In late 2000, an email was sent out to the Unicode Consortium mailing list, asking about the missing Bangla character khanda ta. Unicode was an international standards body based out of Silicon Valley, whose mission it was to create a single scheme for use by every computer to represent every known script. It had launched in 1991 and by the release of its third edition in 1999, had come to support every commercially-viable and national script and achieve buy-in from governments and major technology companies.

When the email was sent regarding khanda ta, major Indic scripts such as Bangla had already been encoded in the Standard. But users were beginning to ask for adjustments. From their perspective, it appeared characters were missing, or certain encodings were prone to error. These challenges were taking place over public Consortium mailing lists and open meetings, and originated frequently from Indic-language users. Khanda ta was one of the earliest of such challenges, and remains in popular memory amongst many of interviewees during my Lyman fellowship research on Bangla-language computing this summer.

Part of what makes Indic scripts prone to discussion is that they are complex scripts, meaning the shape of a character -- how it appears on a page or screen -- depends on the context in which that character is being used. The early discussion around khanda ta, for example, was about whether it was truly a unique character, requiring its own spot in the Standard, or whether it was an alternate form of an already-encoded character. A later point of discussion was how the character would ultimately encoded: with its own single “codepoint” or with a sequence of them. Though Unicode usually erred towards sequences, experiences with Indic characters such as khanda ta eventually taught them to revise their stance. Sequencing characters from complex scripts proved difficult for implementation further up the computing stack.

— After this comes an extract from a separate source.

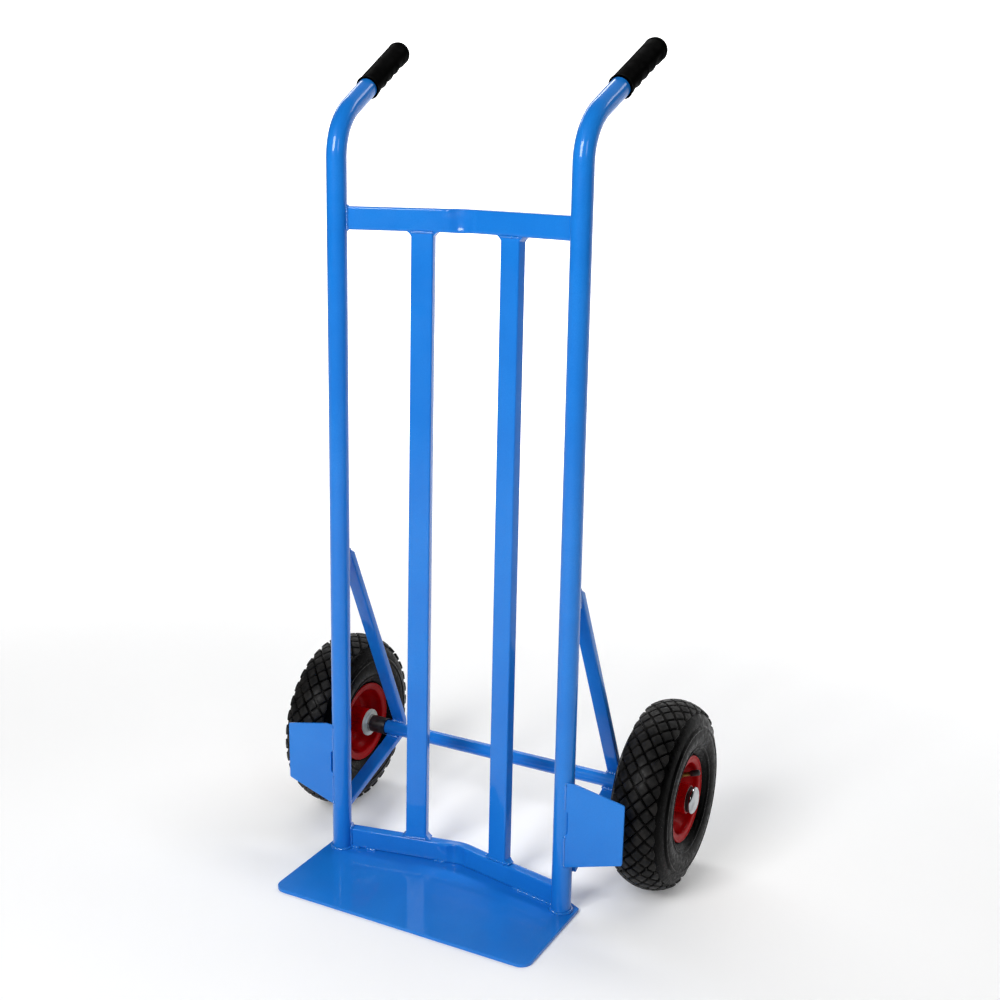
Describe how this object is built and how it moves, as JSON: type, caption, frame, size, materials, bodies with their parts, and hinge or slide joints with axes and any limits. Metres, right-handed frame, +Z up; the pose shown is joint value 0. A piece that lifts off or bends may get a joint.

The debate over khanda ta played out over four years, and involved members from the Unicode Consortium; Bangla-computing activists from Bangladesh, West Bengal, and the diaspora; and occasional interlocutors from universities, language academies, and industry. The earliest rumblings had come from grassroots organizations and digital pioneers who had taken on the mission of Bangla-computing and were beginning to advocate for changes when their national governments would not. While the character was an example of technical redundancy and mob-mentality for its detractors, it came to represent the need for preservation and completeness of the Bengali identity in the digital environment for its proponents. We see that eventually, khanda ta is encoded with a single codepoint — a singular victory for Bangla-computing volunteers — but persists as a meme and mistake in the minds of some Unicode members.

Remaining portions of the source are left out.